Abstract

Cities in South Asia are experiencing storm water drainage problems due to a combination of urban sprawl, structural, hydrological, socioeconomic and climatic factors. The frequency of short duration, high intensity rainfall is expected to increase in the future due to climate change. Given the limited capacity of drainage systems in South Asian cities, urban flooding and waterlogging is expected to intensify. The problem gets worse when low-lying areas are filled up for infrastructure development due to unplanned urban growth, reducing permeable areas. Additionally, solid waste, when dumped in canals and open spaces, blocks urban drainage systems and worsens urban flooding and waterlogging. Using hydraulic models for two South Asian cities, Sylhet (in Bangladesh) and Bharatpur (in Nepal), we find that 22.3% of the land area in Sylhet and 12.7% in Bharatpur is under flooding risk, under the current scenario.
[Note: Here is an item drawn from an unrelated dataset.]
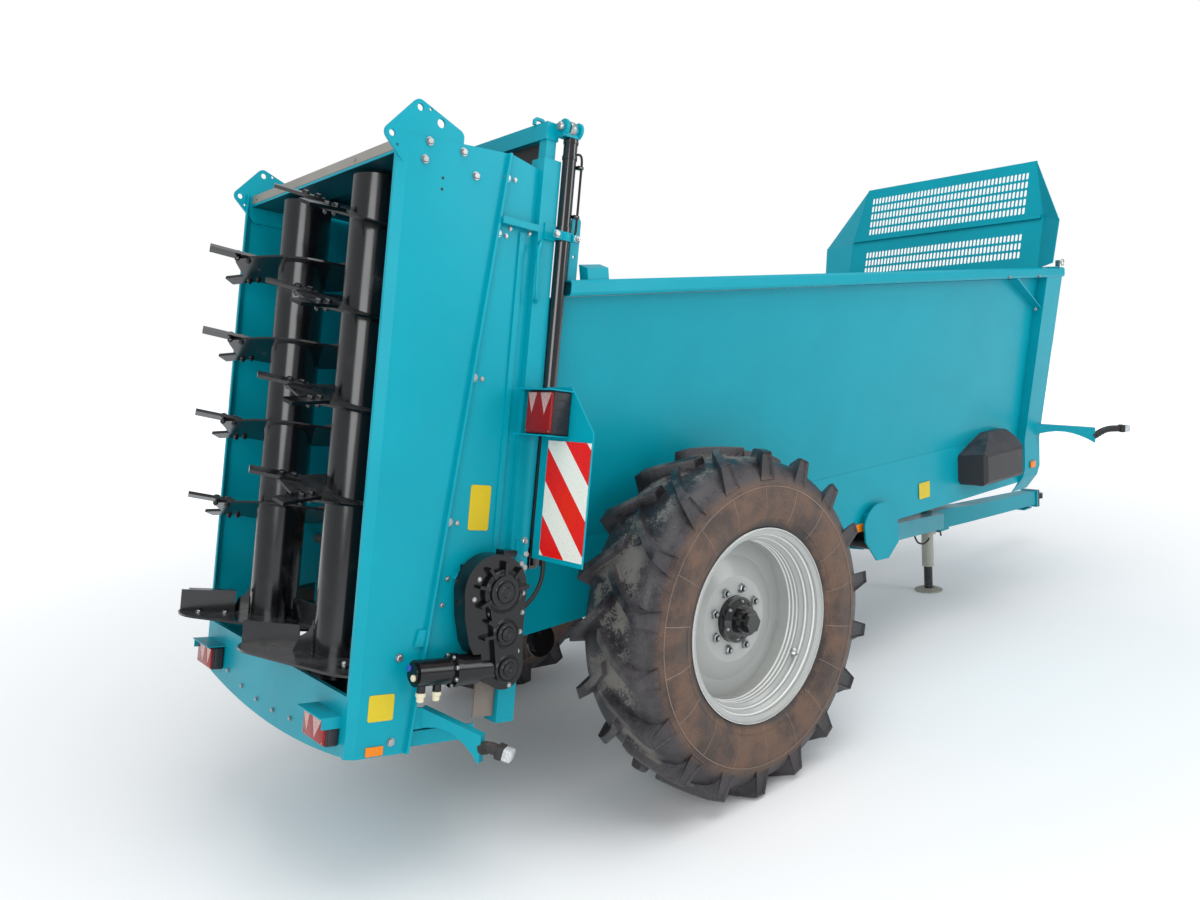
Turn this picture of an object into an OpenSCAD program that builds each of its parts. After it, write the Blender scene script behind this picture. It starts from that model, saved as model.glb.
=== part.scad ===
// Rear-discharge manure spreader with two upright beaters, on one axle.
// Forward is +X, the left side is +Y, up is +Z, and the ground is z = 0.
// The rear unit (beaters, side panels, door) leans forward and is drawn in its
// own frame: w runs forward, y to the left, u up along the lean.

/* [Wheels] */
// Width over the tyres
overall_w = 2550; // [2500:10:2700]
// Tyre diameter over the lugs
tyre_d = 1646; // [1600:2:1690]
// Tyre section width
tyre_w = 467; // [420:1:480]
// Rim diameter over its flanges
rim_d = 914; // [880:2:940]
// Height of the tread lugs
lug_h = 44; // [25:1:48]
// Lugs on each half of the tread
lug_count = 18; // [17:1:20]
// Wheel nuts on each hub
nut_count = 8; // [6:1:10]

/* [Body] */
// Front face of the body, ahead of the axle
body_front = 3800; // [3500:10:4000]
// Outer width at the floor
low_w = 1330; // [1260:5:1370]
// Outer width under the top rail
top_w = 1650; // [1600:5:1660]
// Height of the load floor
floor_z = 1262; // [1240:1:1280]
// Underside of the chassis girders
girder_z = 900; // [885:1:910]
// Underside of the top rail
rail_z = 2388; // [2200:1:2450]
// Height of the top rail section
rail_h = 68; // [50:1:90]
// Width of the top rail section
rail_w = 76; // [60:1:90]
// Body sheet thickness
sheet = 5; // [3:0.5:8]
// Chassis plate thickness
plate = 8; // [6:0.5:12]

/* [Front screen] */
// Top of the screen above the ground
screen_top_z = 3235; // [3000:5:3300]
// Forward lean of the screen
screen_lean = 15; // [8:0.5:20]
// Slots in a row
slot_cols = 45; // [30:1:45]
// Slot width
slot_w = 19; // [10:1:20]
// Slot height
slot_h = 50; // [30:1:56]

/* [Rear unit] */
// Forward lean
lean = 11.5; // [8:0.5:14]
// Rear foot of the side panels, behind the axle
foot_x = 1895; // [1850:5:1950]
// Rear foot of the side panels, above the ground
foot_z = 690; // [660:5:720]
// Half width over the side panels
panel_y = 820; // [800:1:840]
// Side panel thickness
panel_t = 6; // [4:0.5:8]
// Side panel height at its rear edge
panel_h = 2392; // [2300:1:2420]

/* [Beaters] */
// Distance of each beater axis from the middle
beater_y = 372; // [370:1:378]
// Beater axis ahead of the panels' rear edge
beater_w = 150; // [148:1:156]
// Beater tube diameter
tube_d = 224; // [200:2:230]
// Blade tip radius
blade_r = 425; // [400:1:426]
// Bottom disc radius over its corners
disc_r = 420; // [400:1:424]
// Height of the lower disc along the lean
disc_u = 300; // [290:1:320]
// Tilt of the flights
flight_tilt = 20; // [12:1:22]

/* [Door] */
// Centre plane of the door in the rear unit
door_w = 692; // [690:1:700]
// Lowest edge of the closed door along the lean
door_low_u = 782; // [778:1:800]
// Opening travel of the door
door_travel = 1400; // [1000:10:1400]
// Cylinder barrel diameter
barrel_d = 60; // [56:1:62]
// Cylinder rod diameter
rod_d = 36; // [30:1:40]

/* [Drawbar] */
// Towing eye centre ahead of the axle
eye_x = 5215; // [5000:5:5400]
// Towing eye centre height
eye_z = 470; // [450:5:520]
// Towing eye bore
eye_bore = 50; // [40:1:60]
// Drawbar pivot ahead of the axle
pivot_x = 1765; // [1700:5:1850]
// Jack ahead of the axle
jack_x = 3410; // [3300:5:3600]
// Jack travel
jack_travel = 160; // [100:5:160]

/* [Hidden] */
$fn = 48;

cover = 1;
gap = 0.3;
moving_gap = 6;

wheel_y = overall_w / 2 - tyre_w / 2;
axle_z = tyre_d / 2;
// The body's heights are drawn for this height of the axle, and rise with it
drawn_axle_z = 823;
lift = axle_z - drawn_axle_z;
rim_half = 200;

// The row's origin is under the middle of the whole length.
eye_outer_r = 52;
front_reach = eye_x + eye_outer_r;
disc_corner_r = 160;
disc_step = 30;
disc_turn_right = 140;
disc_turn_left = 160;
rear_reach = foot_x - (disc_u + disc_step) * sin(lean)
    + ((disc_r - disc_corner_r) * -cos(disc_turn_left) + disc_corner_r - beater_w) * cos(lean);
axle_x = (rear_reach - front_reach) / 2;

// Places in the rear unit turned into places of the machine
function unit_x(w, u) = -foot_x + w * cos(lean) + u * sin(lean);
function unit_z(w, u) = foot_z - w * sin(lean) + u * cos(lean);
function unit_u(w, z) = (z - foot_z + w * sin(lean)) / cos(lean);

module from_axle() {
    translate([axle_x, 0, lift]) children();
}

module rear_unit() {
    from_axle() translate([-foot_x, 0, foot_z]) rotate([0, lean, 0]) children();
}

module right_side() {
    children();
}

module left_side() {
    mirror([0, 1, 0]) children();
}

module both_sides() {
    right_side() children();
    left_side() children();
}

// A plate drawn in the machine's x and z, from y0 inwards by t towards +y
module side_plate(y0, t) {
    translate([0, y0 + t, 0]) rotate([90, 0, 0]) linear_extrude(t) children();
}

// A plate drawn in y and z, standing across the machine, from x0 forward by t
module cross_plate(x0, t) {
    translate([x0, 0, 0]) rotate([90, 0, 90]) linear_extrude(t) children();
}

module tube(d_out, d_in, h) {
    difference() {
        cylinder(d = d_out, h = h);
        translate([0, 0, -cover]) cylinder(d = d_in, h = h + 2 * cover);
    }
}

// A square bar from p to q
module bar(p, q, wide, high) {
    v = q - p;
    translate(p) rotate([0, -atan2(v[2], norm([v[0], v[1]])), atan2(v[1], v[0])])
        translate([0, -wide / 2, -high / 2]) cube([norm(v), wide, high]);
}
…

The flood risk area can be reduced to 3.6% in Sylhet and 5.5% in Baratpur with structural interventions in the drainages system. However, the area under flood risk goes back to 18.5% in Sylhet and 7.6% in Bharatpur in five years if the cities' solid waste is not managed properly, suggesting that the structural solution alone, without proper solid waste management, is almost ineffective in reducing the long-term flooding risk in these cities.